**WHAT NEEDS TO BE DONE**
Reproduce the entries in full, with no changes.
□ □ □ □ □
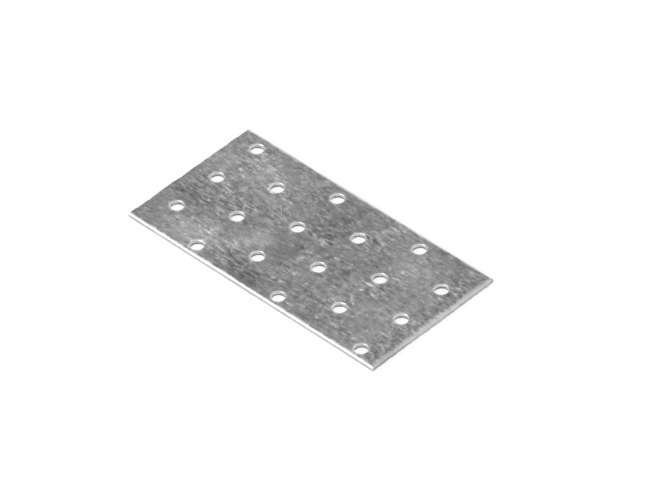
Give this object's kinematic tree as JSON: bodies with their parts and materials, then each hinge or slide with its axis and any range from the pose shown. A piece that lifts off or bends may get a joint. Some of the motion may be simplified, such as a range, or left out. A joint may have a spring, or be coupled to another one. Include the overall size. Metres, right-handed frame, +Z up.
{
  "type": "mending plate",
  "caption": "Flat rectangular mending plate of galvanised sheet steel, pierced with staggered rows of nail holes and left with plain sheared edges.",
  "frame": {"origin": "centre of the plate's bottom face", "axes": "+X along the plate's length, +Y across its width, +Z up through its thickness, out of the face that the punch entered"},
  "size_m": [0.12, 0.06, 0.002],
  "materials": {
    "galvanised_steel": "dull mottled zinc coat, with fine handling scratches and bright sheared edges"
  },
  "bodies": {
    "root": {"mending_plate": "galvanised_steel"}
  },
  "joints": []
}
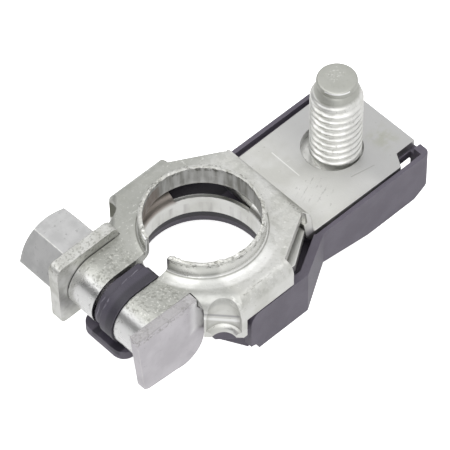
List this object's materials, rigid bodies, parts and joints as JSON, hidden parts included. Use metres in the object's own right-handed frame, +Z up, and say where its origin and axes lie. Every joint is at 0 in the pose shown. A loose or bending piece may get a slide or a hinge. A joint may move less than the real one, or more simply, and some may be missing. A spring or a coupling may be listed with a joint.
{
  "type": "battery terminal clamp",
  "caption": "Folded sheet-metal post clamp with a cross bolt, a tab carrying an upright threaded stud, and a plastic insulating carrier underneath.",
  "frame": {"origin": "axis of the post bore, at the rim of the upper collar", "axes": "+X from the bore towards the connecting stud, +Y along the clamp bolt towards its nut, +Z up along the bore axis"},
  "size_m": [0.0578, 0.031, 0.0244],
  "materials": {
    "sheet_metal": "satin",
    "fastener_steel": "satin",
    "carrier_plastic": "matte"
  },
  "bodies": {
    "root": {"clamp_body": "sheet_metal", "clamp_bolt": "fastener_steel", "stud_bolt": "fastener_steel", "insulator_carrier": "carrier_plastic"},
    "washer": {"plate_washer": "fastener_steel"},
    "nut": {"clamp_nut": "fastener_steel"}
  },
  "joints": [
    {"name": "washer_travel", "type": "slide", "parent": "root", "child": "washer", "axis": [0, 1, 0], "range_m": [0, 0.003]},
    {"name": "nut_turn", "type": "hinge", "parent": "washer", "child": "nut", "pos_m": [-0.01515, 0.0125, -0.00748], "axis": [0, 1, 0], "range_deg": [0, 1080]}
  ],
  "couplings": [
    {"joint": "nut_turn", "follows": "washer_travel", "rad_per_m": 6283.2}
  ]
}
□ □ □ □ □
**PROBLEM SOLUTION**
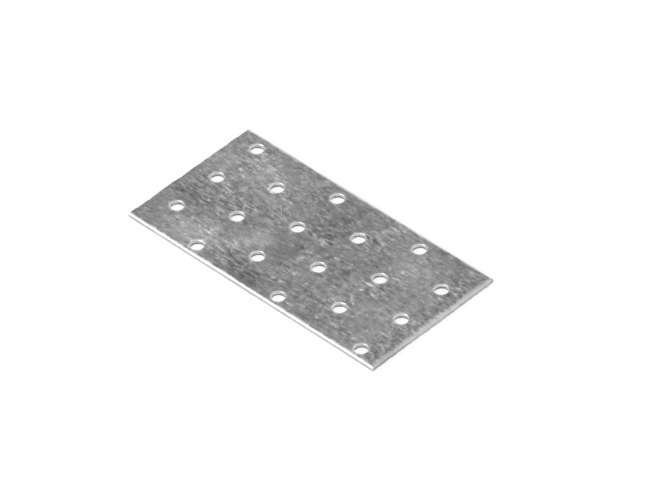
Give this object's kinematic tree as JSON: bodies with their parts and materials, then each hinge or slide with its axis and any range from the pose shown. A piece that lifts off or bends may get a joint. Some of the motion may be simplified, such as a range, or left out. A joint may have a spring, or be coupled to another one. Include the overall size. Metres, right-handed frame, +Z up.
{
  "type": "mending plate",
  "caption": "Flat rectangular mending plate of galvanised sheet steel, pierced with staggered rows of nail holes and left with plain sheared edges.",
  "frame": {"origin": "centre of the plate's bottom face", "axes": "+X along the plate's length, +Y across its width, +Z up through its thickness, out of the face that the punch entered"},
  "size_m": [0.12, 0.06, 0.002],
  "materials": {
    "galvanised_steel": "dull mottled zinc coat, with fine handling scratches and bright sheared edges"
  },
  "bodies": {
    "root": {"mending_plate": "galvanised_steel"}
  },
  "joints": []
}
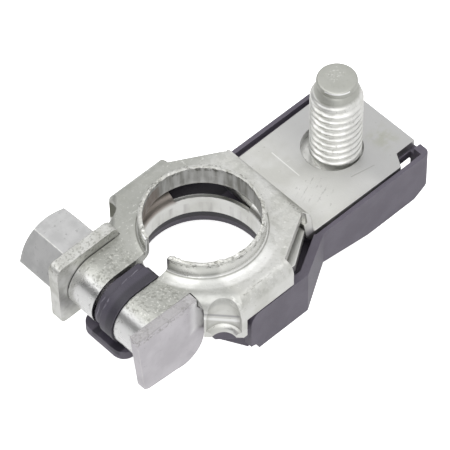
List this object's materials, rigid bodies, parts and joints as JSON, hidden parts included. Use metres in the object's own right-handed frame, +Z up, and say where its origin and axes lie. Every joint is at 0 in the pose shown. A loose or bending piece may get a slide or a hinge. A joint may move less than the real one, or more simply, and some may be missing. A spring or a coupling may be listed with a joint.
{
  "type": "battery terminal clamp",
  "caption": "Folded sheet-metal post clamp with a cross bolt, a tab carrying an upright threaded stud, and a plastic insulating carrier underneath.",
  "frame": {"origin": "axis of the post bore, at the rim of the upper collar", "axes": "+X from the bore towards the connecting stud, +Y along the clamp bolt towards its nut, +Z up along the bore axis"},
  "size_m": [0.0578, 0.031, 0.0244],
  "materials": {
    "sheet_metal": "satin",
    "fastener_steel": "satin",
    "carrier_plastic": "matte"
  },
  "bodies": {
    "root": {"clamp_body": "sheet_metal", "clamp_bolt": "fastener_steel", "stud_bolt": "fastener_steel", "insulator_carrier": "carrier_plastic"},
    "washer": {"plate_washer": "fastener_steel"},
    "nut": {"clamp_nut": "fastener_steel"}
  },
  "joints": [
    {"name": "washer_travel", "type": "slide", "parent": "root", "child": "washer", "axis": [0, 1, 0], "range_m": [0, 0.003]},
    {"name": "nut_turn", "type": "hinge", "parent": "washer", "child": "nut", "pos_m": [-0.01515, 0.0125, -0.00748], "axis": [0, 1, 0], "range_deg": [0, 1080]}
  ],
  "couplings": [
    {"joint": "nut_turn", "follows": "washer_travel", "rad_per_m": 6283.2}
  ]
}